Keeping Up With the Korruption in Kazakhstan

Episode 526  ·  Jul 01, 07:30 AM
Subscribe

Tommy and Ben talk through a week that includes US and Iranian airstrikes, a peace agreement, a Supreme Court double-header, and the French debate about air conditioning.

First up, Israel and Lebanon have signed a 14-point peace agreement in Washington, but people on both sides question whether the deal will ever be implemented, and some in Lebanon fear that it could actually be a recipe for civil war. Meanwhile, the US ceasefire with Iran has produced a week of airstrikes and fighting over what was actually agreed to. Then a brazen new example of corruption combines a mining deal with Kazakhstan, the sons of both President Trump and Commerce Secretary Howard Lutnick, and $1.6 billion in federal funding.
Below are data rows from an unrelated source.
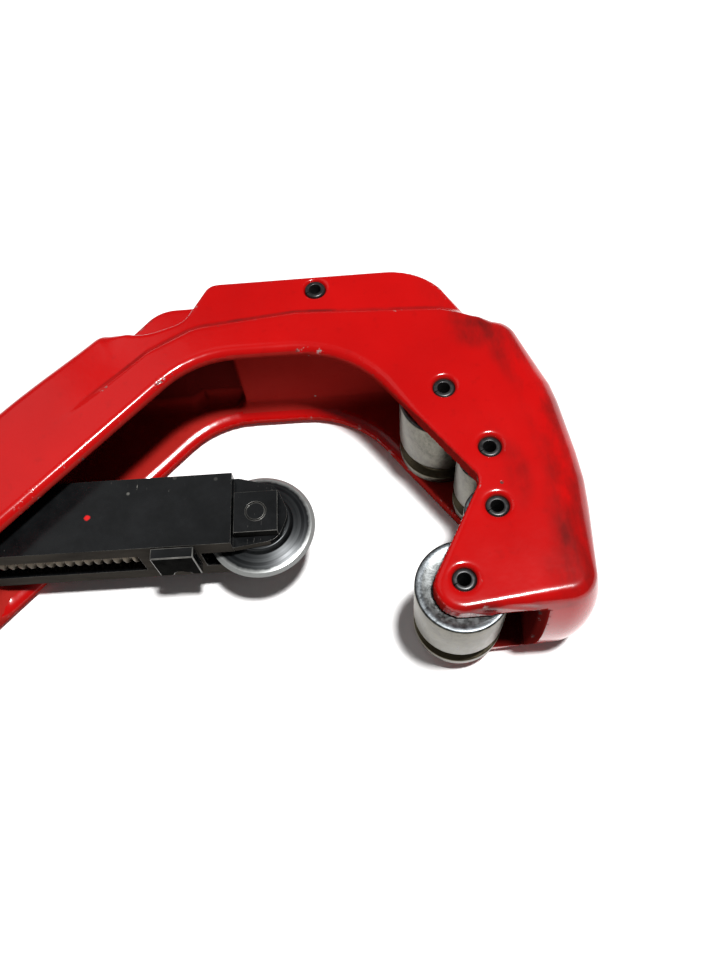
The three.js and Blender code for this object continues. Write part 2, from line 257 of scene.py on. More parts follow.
CHANNEL_FLOOR = (
    (-105, -40, 0), (14, -40, 0), (14, -18, 0), (17, -9, 5), (17, 9, 8), (12, 30, 8),
    (3, 38, 8), (-23, 37.6, 0), (-47.5, 37.6, 0), (-47.5, 41.2, 0), (-58, 41.2, 0),
    (-61, 39.2, 0), (-77.3, 39.2, 6), (-105, 11.5, 0),
)
PANEL = (
    (-87, 15.7, 0), (-65.5, 36.2, 0), (-55, 42, 10), (-32, 44.4, 0), (0.8, 42.8, 0),
    (14, 39, 0), (14, 70, 0), (-60, 70, 0), (-125, 20, 0),
)
REAMER_SLOT = ((-70.3, 70, 0), (-70.3, 47.5, 2), (-62, 45.2, 0), (-13, 45.2, 3), (-13, 70, 0))

# Hollows for the moving parts, each as x0, x1, y0, y1 and half its height.
SLIDE_PASSAGE = ((-169, -104, -20, 20), SLIDE_HALF_Z + CLEARANCE)
LEVER_POCKET = ((-150, -104, -40, -13), 5.3)
NUT_SLOT = ((-149, -128.5, -14, -8), 4)
SPRING_WELL = {"y": -12.3, "half": 1.8, "radius": 3.6}


def box_distance(x, y, x0, x1, y0, y1):
    """Distance from a rectangle's nearest side, negative inside it."""
    return np.maximum(np.abs(x - (x0 + x1) / 2) - (x1 - x0) / 2,
                      np.abs(y - (y0 + y1) / 2) - (y1 - y0) / 2)


def casting_field(step):
    """The casting on a grid of steps, the grid's corner, and two outlines' distances."""
    low, high = (np.array(corner) for corner in CASTING_BOX)
    sizes = np.ceil((high - low) / step).astype(int) + 1
    xs, ys, zs = (low[k] + step * np.arange(sizes[k]) for k in range(3))
    x, y = np.meshgrid(xs, ys, indexing="ij")
    edge, (reach, rise, inner_reach, draft, fall) = outline_distance(
        rounded_outline(SILHOUETTE), x, y)
    floor, _ = outline_distance(rounded_outline(CHANNEL_FLOOR), x, y)
    rib, _ = outline_distance(rounded_outline(RIB), x, y)
    panel, _ = outline_distance(rounded_outline(PANEL), x, y)
    slot, _ = outline_distance(rounded_outline(REAMER_SLOT), x, y)
    # The back panel sinks in gradually along the leg, and falls off steeply beside the arch.
    sunk = smoothstep(-71, -32, x + y) * smoothstep(0.7, -1.6, panel)
    face = HALF_THICK - PANEL_DROP * sunk
    face = face - fall * np.clip(1 + edge / 10, 0, 1) ** 2

    x, y, edge, reach, rise, inner_reach, draft, floor, rib, slot, face = (
        a[:, :, None].astype(np.float32)
        for a in (x, y, edge, reach, rise, inner_reach, draft, floor, rib, slot, face)
    )
    z = zs[None, None, :].astype(np.float32)
    height = np.abs(z)
    side = edge + draft * (height / HALF_THICK) ** 2
    body = both(side * (rise / reach), height - face, rise)
    rim = both(side * (RIM_HALF / inner_reach), CHANNEL - height, np.minimum(RIM_HALF, inner_reach))
    flanges = either(rim, -floor, 0.5 + 2.5 * smoothstep(4, -8, x - y * 0.5))
    body = np.maximum(body, flanges)
    body = either(body, both(rib, height - RIB_HALF, 1.2), 1.0)
    body = both(body, -np.maximum(slot, height - REAMER_SLOT_HALF), 0.5)

    area, half = SLIDE_PASSAGE
    square = np.maximum(np.abs(y) - (SLIDE_HALF_Y + CLEARANCE), height - half)
    body = both(body, -both(square, box_distance(x, y, *area), 0.1), 0.6)
    area, half = LEVER_POCKET
    pocket = np.maximum(box_distance(x, y, *area), height - half)
    area, half = NUT_SLOT
    nut_slot = np.maximum(box_distance(x, y, *area), height - half)
    body = both(body, -np.minimum(pocket, nut_slot), 0.5)
    well = np.maximum(np.hypot(x - SPRING_X, z) - SPRING_WELL["radius"],
                      np.abs(y - SPRING_WELL["y"]) - SPRING_WELL["half"])
    body = np.maximum(body, -well)

    for place in ROLLER_PINS + (REAMER_PIN, LEVER_PIN):
        radius = LEVER_PIN_HOLE if place == LEVER_PIN else PIN_R
        top = HALF_THICK - PANEL_DROP if place == REAMER_PIN else HALF_THICK
        around = np.hypot(x - place[0], y - place[1])
        body = np.maximum(body, radius + 0.06 - around)
        chamfer = (radius + 0.65 - around) + np.minimum(height - top, 0)
        body = np.maximum(body, chamfer * 0.7)
    return body, low, edge[:, :, 0], floor[:, :, 0]


def sample_flat(grid, points):
    """Value of a two-dimensional grid at the X and Y of points given in grid steps."""
    return sample(grid[:, :, None].repeat(2, axis=2), points * (1, 1, 0))


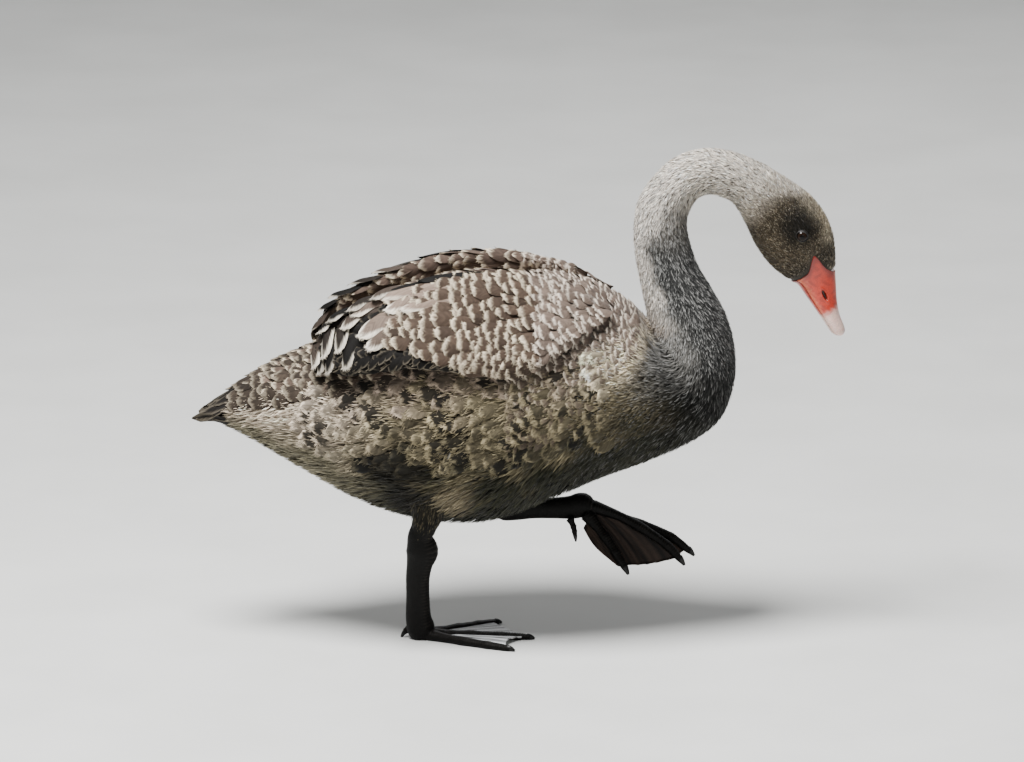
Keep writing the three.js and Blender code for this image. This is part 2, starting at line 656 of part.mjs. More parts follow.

Then the guys dig into how Supreme Court rulings on the preservation of birthright citizenship and the gutting of Temporary Protected Status for Haitians and Syrians will impact American foreign policy. They also cover the devastating earthquakes in Venezuela and the impact on the interim government, the debate within France over air conditioning while Europe bakes under a historic heat wave, and the most devastating World Cup losses so far this tournament. Then Tommy speaks to New York Times columnist Nicholas Kristof about Elon Musk’s brazen lie that “nobody died” as the result of Musk and DOGE “feeding USAID into the wood chipper.”

For Friends of the Pod, the boys answer listener questions about how live audiences influence political speeches. They also recount some of their tougher culinary experiences while on diplomatic clock.